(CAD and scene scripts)
..............................
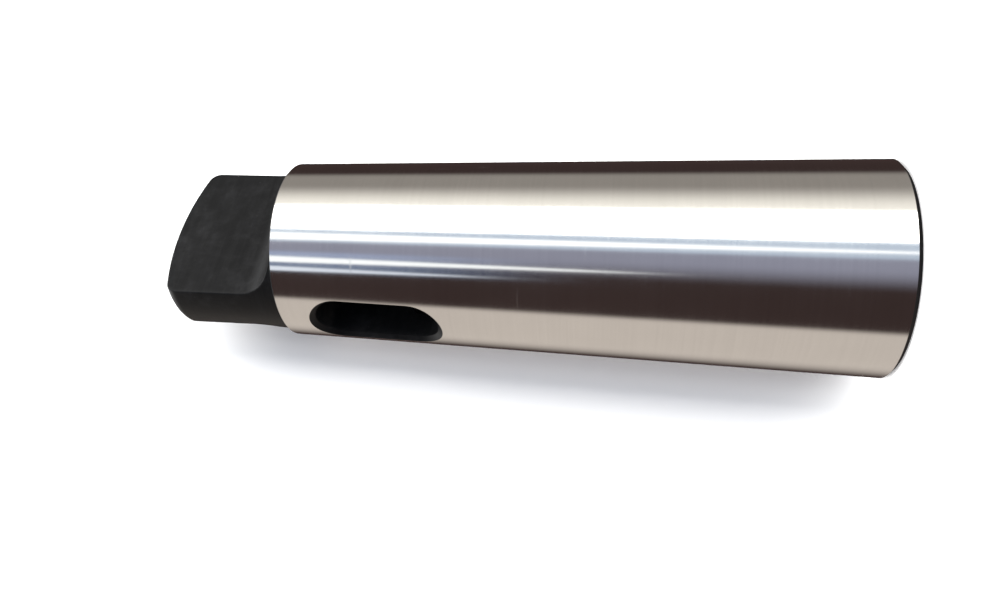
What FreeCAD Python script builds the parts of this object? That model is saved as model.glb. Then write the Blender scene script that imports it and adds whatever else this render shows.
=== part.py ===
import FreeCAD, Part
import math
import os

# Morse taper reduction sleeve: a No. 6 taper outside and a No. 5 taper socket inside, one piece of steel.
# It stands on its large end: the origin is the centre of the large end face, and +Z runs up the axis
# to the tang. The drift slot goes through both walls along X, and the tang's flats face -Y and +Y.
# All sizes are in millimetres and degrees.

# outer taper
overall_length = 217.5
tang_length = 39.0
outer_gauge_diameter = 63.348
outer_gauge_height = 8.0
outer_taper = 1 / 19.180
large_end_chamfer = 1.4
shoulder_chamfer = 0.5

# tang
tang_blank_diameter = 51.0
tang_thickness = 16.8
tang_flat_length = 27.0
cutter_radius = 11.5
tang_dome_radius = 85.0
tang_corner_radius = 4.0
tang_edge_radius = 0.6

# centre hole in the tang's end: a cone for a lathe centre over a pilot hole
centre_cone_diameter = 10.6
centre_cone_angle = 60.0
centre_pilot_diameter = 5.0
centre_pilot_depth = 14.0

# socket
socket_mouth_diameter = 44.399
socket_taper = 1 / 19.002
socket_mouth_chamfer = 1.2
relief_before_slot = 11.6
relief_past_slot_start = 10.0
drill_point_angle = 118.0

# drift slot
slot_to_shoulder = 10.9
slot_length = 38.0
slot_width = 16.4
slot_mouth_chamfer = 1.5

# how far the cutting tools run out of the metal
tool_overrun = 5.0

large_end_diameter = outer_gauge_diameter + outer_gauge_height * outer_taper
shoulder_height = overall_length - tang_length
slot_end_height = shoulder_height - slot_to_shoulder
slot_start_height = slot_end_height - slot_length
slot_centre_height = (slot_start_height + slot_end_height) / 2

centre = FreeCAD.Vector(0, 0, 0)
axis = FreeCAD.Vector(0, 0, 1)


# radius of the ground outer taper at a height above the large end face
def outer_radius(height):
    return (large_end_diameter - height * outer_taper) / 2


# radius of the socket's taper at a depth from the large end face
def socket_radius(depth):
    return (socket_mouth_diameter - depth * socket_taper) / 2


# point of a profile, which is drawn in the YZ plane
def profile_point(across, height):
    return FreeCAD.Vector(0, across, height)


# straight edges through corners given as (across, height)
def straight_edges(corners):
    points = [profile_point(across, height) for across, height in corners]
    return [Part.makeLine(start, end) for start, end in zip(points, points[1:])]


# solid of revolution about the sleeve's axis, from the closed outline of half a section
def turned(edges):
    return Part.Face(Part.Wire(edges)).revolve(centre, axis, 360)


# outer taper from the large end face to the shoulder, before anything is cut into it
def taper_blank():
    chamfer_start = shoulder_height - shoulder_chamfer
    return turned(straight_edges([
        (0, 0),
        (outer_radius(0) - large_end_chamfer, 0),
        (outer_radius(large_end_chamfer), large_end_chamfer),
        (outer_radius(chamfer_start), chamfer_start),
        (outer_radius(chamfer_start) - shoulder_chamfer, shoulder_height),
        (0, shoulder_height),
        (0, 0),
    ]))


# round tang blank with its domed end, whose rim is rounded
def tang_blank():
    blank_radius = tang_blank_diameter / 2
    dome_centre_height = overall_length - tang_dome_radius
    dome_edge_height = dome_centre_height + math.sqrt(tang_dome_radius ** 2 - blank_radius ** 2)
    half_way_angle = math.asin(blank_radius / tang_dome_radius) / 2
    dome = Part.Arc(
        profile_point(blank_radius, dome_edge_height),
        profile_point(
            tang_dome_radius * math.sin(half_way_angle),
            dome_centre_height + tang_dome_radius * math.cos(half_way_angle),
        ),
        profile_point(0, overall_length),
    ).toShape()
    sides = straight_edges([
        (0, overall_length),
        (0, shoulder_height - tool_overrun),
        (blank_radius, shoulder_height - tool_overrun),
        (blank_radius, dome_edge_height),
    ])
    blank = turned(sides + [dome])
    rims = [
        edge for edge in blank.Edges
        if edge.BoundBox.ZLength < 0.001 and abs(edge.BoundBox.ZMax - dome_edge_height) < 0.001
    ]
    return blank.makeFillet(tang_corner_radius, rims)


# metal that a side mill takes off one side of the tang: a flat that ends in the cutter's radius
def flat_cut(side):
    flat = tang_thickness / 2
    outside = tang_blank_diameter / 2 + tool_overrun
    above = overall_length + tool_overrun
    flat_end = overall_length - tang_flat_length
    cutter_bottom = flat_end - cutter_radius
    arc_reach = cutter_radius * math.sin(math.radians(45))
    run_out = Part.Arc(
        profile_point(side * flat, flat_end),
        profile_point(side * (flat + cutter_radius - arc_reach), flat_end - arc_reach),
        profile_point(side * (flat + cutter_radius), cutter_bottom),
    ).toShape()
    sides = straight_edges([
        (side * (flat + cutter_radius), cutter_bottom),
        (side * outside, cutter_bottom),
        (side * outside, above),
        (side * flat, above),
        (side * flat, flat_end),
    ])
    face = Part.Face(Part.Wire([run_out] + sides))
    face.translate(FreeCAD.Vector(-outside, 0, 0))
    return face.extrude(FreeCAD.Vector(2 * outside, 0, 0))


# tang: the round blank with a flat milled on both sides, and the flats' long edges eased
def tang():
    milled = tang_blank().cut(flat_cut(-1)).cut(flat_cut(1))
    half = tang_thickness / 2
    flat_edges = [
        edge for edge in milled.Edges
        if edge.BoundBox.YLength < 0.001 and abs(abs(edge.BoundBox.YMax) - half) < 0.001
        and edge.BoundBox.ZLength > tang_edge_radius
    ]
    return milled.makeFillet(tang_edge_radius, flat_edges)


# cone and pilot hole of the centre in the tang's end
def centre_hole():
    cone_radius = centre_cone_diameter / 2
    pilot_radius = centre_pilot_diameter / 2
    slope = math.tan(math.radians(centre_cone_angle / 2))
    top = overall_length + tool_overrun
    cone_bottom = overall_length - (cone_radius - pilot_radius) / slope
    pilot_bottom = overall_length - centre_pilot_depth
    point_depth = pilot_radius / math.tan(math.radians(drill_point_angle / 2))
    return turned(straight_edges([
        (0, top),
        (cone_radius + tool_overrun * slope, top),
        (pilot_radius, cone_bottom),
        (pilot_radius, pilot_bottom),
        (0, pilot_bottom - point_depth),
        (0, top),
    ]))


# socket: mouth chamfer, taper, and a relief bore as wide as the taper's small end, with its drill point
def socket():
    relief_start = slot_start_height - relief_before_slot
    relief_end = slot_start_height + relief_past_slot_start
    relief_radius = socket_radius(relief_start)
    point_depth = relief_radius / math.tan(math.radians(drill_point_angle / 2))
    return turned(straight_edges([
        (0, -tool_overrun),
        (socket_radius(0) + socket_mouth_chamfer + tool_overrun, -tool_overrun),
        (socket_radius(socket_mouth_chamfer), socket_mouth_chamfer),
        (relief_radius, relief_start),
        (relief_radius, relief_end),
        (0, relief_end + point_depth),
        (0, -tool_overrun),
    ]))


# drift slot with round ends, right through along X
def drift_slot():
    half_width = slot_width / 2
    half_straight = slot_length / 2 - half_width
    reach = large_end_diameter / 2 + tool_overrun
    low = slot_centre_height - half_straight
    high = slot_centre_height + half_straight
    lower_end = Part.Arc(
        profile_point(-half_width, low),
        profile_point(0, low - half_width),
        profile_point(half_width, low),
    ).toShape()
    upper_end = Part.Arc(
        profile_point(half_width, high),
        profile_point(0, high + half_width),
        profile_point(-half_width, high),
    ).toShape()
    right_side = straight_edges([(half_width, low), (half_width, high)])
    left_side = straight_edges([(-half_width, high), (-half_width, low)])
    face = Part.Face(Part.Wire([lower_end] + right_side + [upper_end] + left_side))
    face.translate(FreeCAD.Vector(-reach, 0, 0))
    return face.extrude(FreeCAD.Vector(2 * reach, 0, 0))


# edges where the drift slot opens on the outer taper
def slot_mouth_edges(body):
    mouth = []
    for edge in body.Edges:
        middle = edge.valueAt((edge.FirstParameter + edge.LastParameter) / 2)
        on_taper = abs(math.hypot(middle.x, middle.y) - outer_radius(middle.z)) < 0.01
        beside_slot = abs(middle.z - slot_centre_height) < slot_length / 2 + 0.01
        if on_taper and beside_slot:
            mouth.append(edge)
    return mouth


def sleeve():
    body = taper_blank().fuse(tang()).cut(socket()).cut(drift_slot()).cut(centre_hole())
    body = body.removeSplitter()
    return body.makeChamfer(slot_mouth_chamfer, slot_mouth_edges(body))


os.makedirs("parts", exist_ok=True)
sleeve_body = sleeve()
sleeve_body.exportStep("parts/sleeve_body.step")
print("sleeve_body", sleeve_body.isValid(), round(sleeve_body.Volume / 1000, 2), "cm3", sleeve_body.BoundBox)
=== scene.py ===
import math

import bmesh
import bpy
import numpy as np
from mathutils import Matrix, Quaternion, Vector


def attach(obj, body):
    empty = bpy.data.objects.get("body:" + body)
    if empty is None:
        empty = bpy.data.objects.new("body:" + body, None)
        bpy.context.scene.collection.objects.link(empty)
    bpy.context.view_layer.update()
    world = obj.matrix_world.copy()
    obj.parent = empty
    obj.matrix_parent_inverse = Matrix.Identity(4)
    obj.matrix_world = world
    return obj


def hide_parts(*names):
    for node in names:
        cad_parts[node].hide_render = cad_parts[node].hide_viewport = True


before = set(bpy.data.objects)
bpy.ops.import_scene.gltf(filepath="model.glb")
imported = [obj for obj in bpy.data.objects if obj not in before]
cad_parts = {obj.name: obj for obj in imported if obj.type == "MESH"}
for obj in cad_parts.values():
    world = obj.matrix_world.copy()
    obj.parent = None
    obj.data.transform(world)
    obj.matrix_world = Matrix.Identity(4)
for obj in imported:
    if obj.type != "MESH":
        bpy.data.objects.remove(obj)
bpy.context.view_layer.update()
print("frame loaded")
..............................
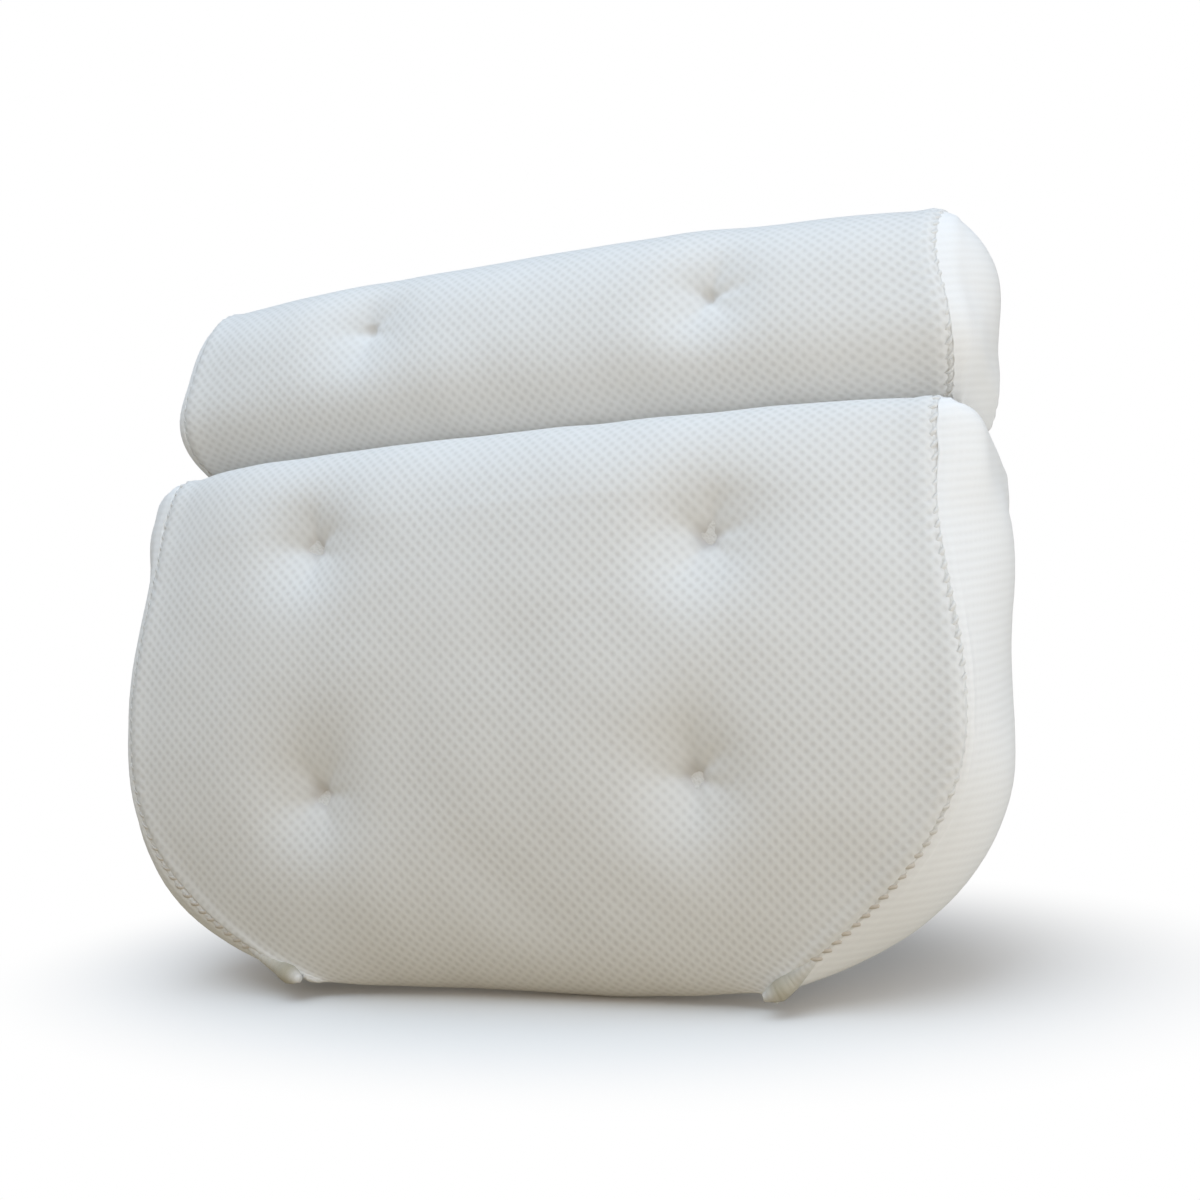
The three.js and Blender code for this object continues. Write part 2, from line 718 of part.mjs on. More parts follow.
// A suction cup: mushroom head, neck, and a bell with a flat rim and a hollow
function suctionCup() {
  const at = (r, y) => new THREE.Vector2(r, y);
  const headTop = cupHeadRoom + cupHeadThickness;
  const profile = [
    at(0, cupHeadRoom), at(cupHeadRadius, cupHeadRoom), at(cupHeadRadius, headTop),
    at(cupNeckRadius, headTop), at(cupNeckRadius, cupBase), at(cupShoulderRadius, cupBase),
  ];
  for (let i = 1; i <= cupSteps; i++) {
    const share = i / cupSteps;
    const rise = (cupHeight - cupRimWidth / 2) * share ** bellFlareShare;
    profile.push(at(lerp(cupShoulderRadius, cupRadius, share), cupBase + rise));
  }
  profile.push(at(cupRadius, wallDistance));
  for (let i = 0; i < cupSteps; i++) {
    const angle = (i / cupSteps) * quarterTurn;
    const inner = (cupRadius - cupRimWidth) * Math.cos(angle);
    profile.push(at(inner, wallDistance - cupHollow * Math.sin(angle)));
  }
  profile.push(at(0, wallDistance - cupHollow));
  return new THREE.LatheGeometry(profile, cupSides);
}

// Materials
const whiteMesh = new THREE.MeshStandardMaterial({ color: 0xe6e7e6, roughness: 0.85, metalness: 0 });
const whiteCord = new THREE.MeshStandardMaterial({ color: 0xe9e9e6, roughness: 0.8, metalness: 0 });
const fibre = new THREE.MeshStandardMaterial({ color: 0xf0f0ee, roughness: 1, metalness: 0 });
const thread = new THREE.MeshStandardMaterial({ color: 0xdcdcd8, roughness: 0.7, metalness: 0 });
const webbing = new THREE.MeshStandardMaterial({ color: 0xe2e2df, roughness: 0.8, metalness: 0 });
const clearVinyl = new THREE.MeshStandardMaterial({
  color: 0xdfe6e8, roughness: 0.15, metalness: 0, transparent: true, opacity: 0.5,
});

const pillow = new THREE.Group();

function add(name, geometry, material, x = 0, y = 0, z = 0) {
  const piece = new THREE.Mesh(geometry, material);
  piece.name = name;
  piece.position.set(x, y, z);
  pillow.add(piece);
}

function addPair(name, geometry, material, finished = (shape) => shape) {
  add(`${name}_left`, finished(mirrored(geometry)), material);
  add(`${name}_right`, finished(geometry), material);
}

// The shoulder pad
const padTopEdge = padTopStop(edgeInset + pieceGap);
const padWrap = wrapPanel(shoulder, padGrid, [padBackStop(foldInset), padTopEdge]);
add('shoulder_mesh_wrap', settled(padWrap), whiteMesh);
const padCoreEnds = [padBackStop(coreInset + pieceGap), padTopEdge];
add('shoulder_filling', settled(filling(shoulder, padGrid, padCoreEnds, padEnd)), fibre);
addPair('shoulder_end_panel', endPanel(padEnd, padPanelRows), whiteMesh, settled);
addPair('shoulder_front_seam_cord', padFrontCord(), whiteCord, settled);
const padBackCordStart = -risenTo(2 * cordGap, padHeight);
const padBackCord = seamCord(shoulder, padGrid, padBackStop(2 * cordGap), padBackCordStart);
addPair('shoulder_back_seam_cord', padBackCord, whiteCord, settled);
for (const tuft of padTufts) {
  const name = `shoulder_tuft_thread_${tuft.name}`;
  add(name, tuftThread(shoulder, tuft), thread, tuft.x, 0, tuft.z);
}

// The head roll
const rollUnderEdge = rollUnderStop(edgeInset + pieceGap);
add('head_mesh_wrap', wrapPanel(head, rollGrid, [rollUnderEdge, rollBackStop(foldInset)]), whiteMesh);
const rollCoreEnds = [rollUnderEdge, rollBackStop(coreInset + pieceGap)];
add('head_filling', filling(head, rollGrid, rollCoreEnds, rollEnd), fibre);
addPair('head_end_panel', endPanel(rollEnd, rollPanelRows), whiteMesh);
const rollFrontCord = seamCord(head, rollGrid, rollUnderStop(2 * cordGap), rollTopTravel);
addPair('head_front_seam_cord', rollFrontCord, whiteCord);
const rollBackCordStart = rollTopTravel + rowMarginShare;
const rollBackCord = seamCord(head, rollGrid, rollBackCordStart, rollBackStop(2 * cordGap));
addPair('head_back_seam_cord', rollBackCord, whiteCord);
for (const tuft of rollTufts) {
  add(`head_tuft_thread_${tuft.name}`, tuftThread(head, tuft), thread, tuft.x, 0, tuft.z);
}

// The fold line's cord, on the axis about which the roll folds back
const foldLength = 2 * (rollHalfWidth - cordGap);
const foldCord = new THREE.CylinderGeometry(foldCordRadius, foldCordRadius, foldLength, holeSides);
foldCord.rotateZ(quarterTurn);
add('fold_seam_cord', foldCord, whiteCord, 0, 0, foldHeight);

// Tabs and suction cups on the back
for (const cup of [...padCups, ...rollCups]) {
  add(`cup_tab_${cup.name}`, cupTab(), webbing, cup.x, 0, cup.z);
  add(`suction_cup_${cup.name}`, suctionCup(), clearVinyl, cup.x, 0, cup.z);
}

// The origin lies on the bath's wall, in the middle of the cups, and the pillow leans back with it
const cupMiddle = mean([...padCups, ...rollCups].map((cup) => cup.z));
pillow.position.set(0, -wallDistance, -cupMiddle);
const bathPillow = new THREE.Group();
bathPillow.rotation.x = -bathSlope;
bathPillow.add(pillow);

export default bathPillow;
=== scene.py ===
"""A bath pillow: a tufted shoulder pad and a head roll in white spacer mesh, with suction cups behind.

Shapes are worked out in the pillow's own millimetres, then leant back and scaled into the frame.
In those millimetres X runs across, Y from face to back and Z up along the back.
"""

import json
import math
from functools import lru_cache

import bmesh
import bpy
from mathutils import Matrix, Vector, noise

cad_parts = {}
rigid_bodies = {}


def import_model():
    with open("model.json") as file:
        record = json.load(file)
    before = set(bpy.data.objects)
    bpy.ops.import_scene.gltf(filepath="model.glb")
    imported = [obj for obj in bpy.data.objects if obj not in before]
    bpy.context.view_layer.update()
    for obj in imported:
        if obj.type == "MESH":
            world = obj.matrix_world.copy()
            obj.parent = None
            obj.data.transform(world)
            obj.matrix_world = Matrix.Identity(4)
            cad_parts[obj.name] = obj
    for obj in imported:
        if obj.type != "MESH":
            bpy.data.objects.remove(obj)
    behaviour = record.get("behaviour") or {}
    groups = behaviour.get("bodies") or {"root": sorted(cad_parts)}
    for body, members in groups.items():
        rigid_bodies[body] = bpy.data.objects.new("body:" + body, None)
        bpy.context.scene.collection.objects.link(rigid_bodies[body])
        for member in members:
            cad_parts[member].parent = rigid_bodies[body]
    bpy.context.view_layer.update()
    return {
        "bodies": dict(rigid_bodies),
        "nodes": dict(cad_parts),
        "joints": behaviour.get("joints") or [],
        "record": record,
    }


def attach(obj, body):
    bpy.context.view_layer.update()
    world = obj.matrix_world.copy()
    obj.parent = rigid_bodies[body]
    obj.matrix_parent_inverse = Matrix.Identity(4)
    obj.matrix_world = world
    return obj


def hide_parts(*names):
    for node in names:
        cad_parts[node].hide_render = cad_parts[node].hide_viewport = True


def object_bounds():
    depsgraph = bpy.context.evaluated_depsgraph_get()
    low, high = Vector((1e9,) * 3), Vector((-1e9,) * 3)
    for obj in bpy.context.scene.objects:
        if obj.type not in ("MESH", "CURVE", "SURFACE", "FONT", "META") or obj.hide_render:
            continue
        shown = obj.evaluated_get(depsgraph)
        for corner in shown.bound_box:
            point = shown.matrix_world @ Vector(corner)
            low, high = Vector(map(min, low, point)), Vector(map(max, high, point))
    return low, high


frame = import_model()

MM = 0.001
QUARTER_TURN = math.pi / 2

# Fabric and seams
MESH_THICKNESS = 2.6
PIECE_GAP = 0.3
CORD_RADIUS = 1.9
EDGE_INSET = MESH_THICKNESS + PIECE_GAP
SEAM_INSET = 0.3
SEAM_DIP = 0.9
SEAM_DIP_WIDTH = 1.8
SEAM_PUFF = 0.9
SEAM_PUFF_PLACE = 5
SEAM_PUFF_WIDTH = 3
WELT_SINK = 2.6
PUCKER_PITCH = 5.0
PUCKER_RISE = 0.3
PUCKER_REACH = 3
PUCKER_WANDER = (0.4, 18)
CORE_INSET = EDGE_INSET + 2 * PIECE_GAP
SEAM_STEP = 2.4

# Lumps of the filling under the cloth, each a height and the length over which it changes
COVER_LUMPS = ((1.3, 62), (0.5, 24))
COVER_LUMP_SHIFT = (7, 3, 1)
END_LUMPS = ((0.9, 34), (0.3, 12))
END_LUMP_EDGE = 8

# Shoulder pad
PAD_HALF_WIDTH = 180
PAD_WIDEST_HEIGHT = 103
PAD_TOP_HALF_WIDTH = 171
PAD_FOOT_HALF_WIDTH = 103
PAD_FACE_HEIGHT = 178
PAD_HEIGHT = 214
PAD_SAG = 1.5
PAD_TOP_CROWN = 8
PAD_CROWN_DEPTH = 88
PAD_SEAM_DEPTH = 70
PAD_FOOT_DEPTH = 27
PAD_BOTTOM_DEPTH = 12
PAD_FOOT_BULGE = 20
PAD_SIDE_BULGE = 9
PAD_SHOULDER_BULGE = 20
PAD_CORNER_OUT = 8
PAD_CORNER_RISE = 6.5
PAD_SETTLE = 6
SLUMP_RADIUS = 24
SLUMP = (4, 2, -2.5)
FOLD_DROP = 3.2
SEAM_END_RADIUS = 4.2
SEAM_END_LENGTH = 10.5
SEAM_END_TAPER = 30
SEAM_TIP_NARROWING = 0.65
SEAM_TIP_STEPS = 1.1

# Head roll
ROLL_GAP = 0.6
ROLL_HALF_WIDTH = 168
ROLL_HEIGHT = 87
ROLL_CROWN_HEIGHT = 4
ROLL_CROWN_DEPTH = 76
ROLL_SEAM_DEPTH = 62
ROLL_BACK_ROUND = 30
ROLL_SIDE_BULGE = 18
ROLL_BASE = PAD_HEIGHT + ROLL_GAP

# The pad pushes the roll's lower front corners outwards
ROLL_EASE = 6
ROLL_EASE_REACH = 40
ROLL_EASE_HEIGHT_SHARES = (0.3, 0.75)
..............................
Exercise description: Your task is to reproduce exactly the lines beginning at the line containing "const bathPillow = new THREE.Group();" and ending at the line containing "record = json.load(file)", inclusive.

Correct output:
const bathPillow = new THREE.Group();
bathPillow.rotation.x = -bathSlope;
bathPillow.add(pillow);

export default bathPillow;
=== scene.py ===
"""A bath pillow: a tufted shoulder pad and a head roll in white spacer mesh, with suction cups behind.

Shapes are worked out in the pillow's own millimetres, then leant back and scaled into the frame.
In those millimetres X runs across, Y from face to back and Z up along the back.
"""

import json
import math
from functools import lru_cache

import bmesh
import bpy
from mathutils import Matrix, Vector, noise

cad_parts = {}
rigid_bodies = {}


def import_model():
    with open("model.json") as file:
        record = json.load(file)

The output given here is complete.